Please upload all the images in the IMAGES_raw folder on google drive.

In [3]:
#image width in px
desired_size = 256

#Nbr of augmented images used for prediction
nbr_images = 10

### **Script**

In [4]:
##IMPORTS
#Import of the PIL image management library
from PIL import Image 

#Import of os and sys libraries to manipulate files
import sys,os

import numpy as np
import matplotlib.pyplot as plt
import matplotlib.image as mpimg

#Imports of github personal files
from custom_functions_v1 import crop_generator, random_crop, colorize_v2

# Keras API
from tensorflow.keras.preprocessing.image import ImageDataGenerator
from tensorflow.keras.preprocessing.image import load_img
from tensorflow.keras.preprocessing.image import img_to_array

from tensorflow.keras.models import load_model

##FUNCTIONS
def prep_image(image):
    323/5000
    """This function takes as argument an image of any size and aspect opened
    according to the PIL Image.open method and transforms it into a square
    image of side 256 pixels. The cropping is performed such that the smallest
    side is  fixed at 256 pixels and the largest side is then cropped to obtain
    a square format."""

    #dimensions recovery
    width,height = image.size

    #smallest side recovery
    small_side = min(width,height)

    #definition of the ratio between the old and the new image
    ratio = desired_size / small_side

    #scaling
    image = image.resize((round(ratio*width), round(ratio*height)), Image.ANTIALIAS )

    #dimensions recovery
    width,height = image.size

    #definition of the region to crop
    crop_region = ( round(( width-desired_size)/2), 0 , round((width+desired_size)/2) , desired_size)

    #cropping 
    image = image.crop(crop_region)

    return image

def prep_and_save(path):
    """This function browses the images in the IMAGES_raw folder and saves it
    in the IMAGES_preprocessed folder"""

    dirs = os.listdir(path)
    i=0

    for item in dirs:
        
        super_path = path+"/"+item
        
        if os.path.isfile(super_path):
            
            image = Image.open(super_path)
            
            filename_w_ext = os.path.basename(super_path)
            filename, extension = os.path.splitext(filename_w_ext)

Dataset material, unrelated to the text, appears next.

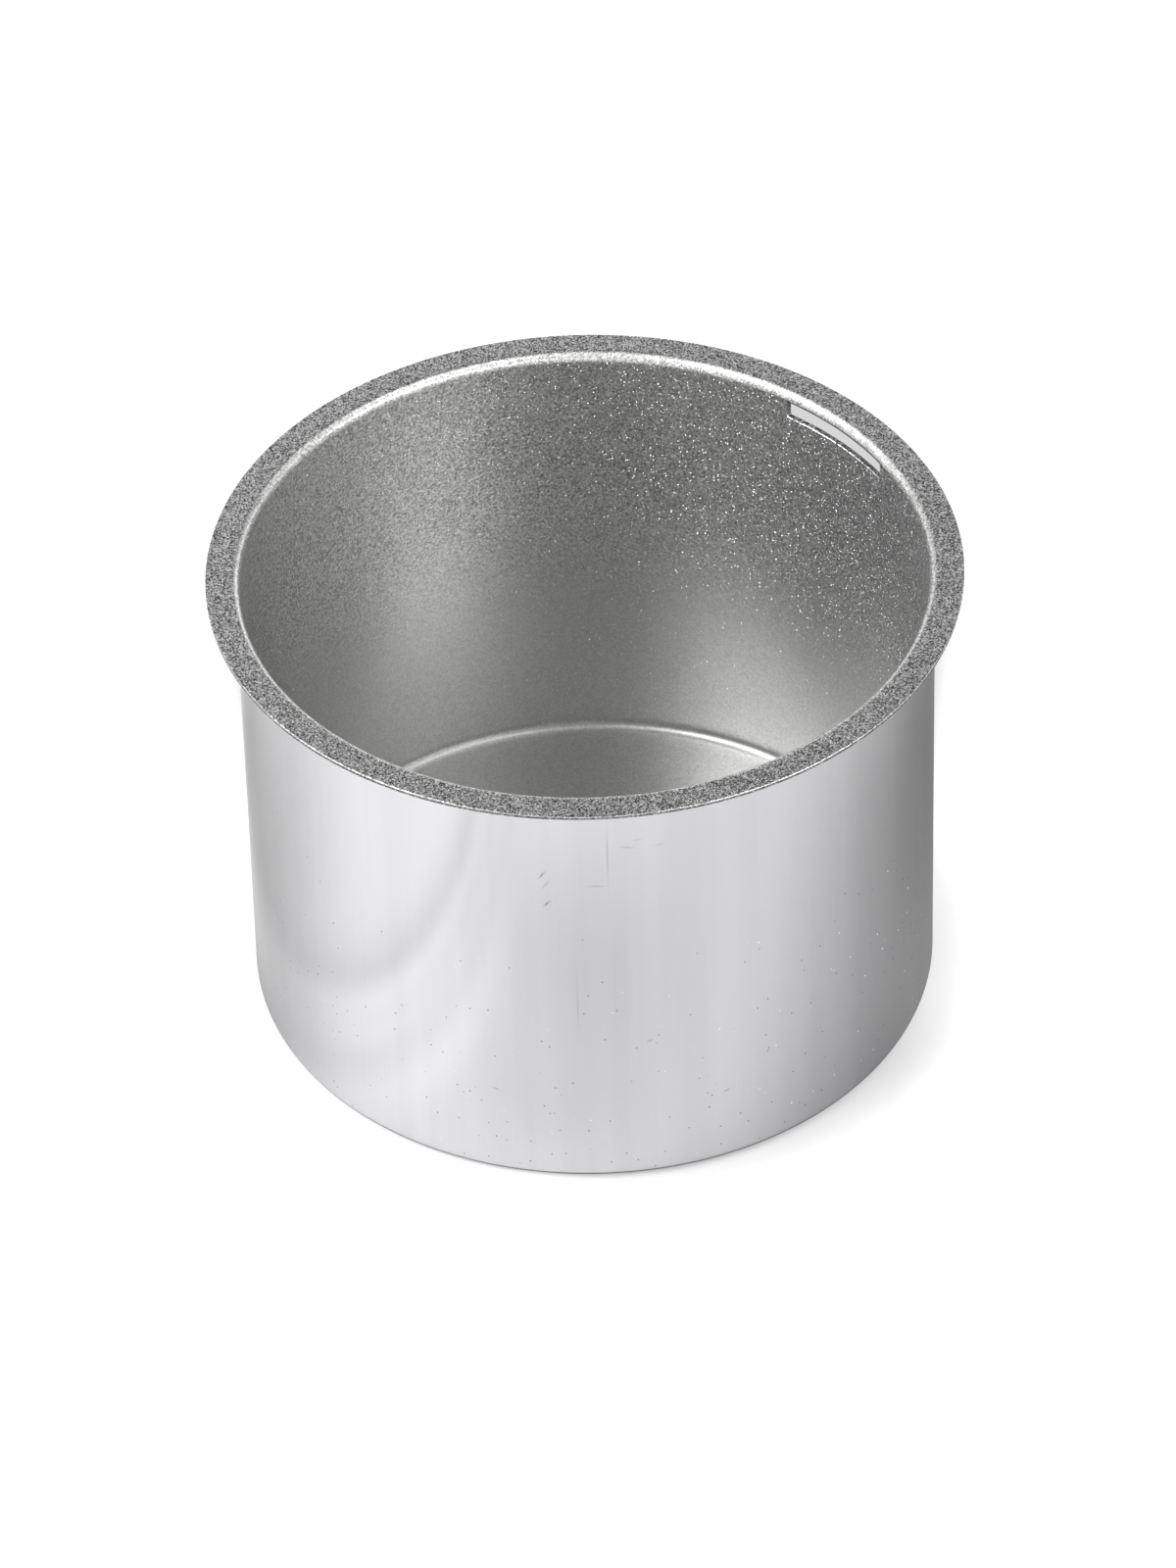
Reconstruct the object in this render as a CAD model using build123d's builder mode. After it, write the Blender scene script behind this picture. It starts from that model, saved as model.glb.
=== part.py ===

            image = prep_image(image)

            image.save(save+"/"+filename+"_{}.jpg".format(desired_size), 'JPEG')
            os.remove(super_path)

            i+=1

    print('{} images have been prepared and have been saved to Google Drive : My Drive/Project_google_colab/Classification-Bois/Images_preprocessed'.format(i))


def prediction(img,nbr_images):
    """ 
    Perform the prediction of the image [img] from [nbr_images] augmented
    images.
    
    INPUT :
        -img : array loaded with load_img 
        -nbr_images : integer representing the number of augmented images used
         for prediction 
        
        
    OUTPUT :
        -prediction : final prediction averaged over several images
    """
    
    # convert to numpy array
    data = img_to_array(img)
    # expand dimension to one sample
    samples = np.expand_dims(data, 0)
    
    # create data for the test
    datagen = ImageDataGenerator( fill_mode='reflect', 
                                  samplewise_center=True,
                                  samplewise_std_normalization=True,
                                  horizontal_flip=True, vertical_flip=True, 
                                  rotation_range=10, brightness_range= [0.6,1.4], 
                                  preprocessing_function = colorize_v2, 
                                  zoom_range = [1.0,1.3])
    
    batch = datagen.flow(samples, batch_size=1)
    
    #add random cropped
    prediction = []
    
    for i in range(nbr_images):
        
        img = batch.next()
        img = random_crop(img[0].astype('float32'), (224,224))
        img = np.expand_dims(img, 0)
        prediction.append(model.predict(img))
    
        
    prediction = sum(prediction)/nbr_images
    prediction = np.array(prediction).tolist()[0][0]
    
    return prediction  



##SCRIPT

#Directory to retrieve raw images
access = '/content/drive/My Drive/Project_google_colab/Classifieur-Bois/IMAGES_raw'

#Directory to save preprocessed images
save = '/content/drive/My Drive/Project_google_colab/Classifieur-Bois/IMAGES_preprocessed'

#Preparation of the images
prep_and_save(access)

#Loading model
model = load_model('/content/drive/My Drive/Project_google_colab/Classifieur-Bois/MODEL_CNN1_bs32_ep100_augTrue_t1593511641.h5')

#Use of the neural net to classify and save images
dirs = os.listdir(save)

i=0
d=0
fp=0
for item in dirs:
    
    if os.path.isfile(save+'/'+item):

        img = load_img(save+'/'+item)
        score = prediction(img, nbr_images)
        #revoir proba
        if score>0.5:
            img.save('/content/drive/My Drive/Project_google_colab/Classifieur-Bois/IMAGES_filtered/'+item)
            i+=1
            d+=1
        else : 
            i+=1
            fp+=1

print("-----------------------------------------------------")  
print("{0} false positives detected ({1:.2%} of the dataset)".format(fp, fp/i))
print("{0} images kept ({1:.2%} of the dataset)".format(d, d/i))
print("-----------------------------------------------------") 

0 images have been prepared and have been saved to Google Drive : My Drive/Project_google_colab/Classification-Bois/Images_preprocessed
-----------------------------------------------------
2 false positives detected (20.00% of the dataset)
8 images kept (80.00% of the dataset)
-----------------------------------------------------


### **Warning !**

The false positives of the dataset have been filtered out by the neural network wich have an overall accuracy of 94%.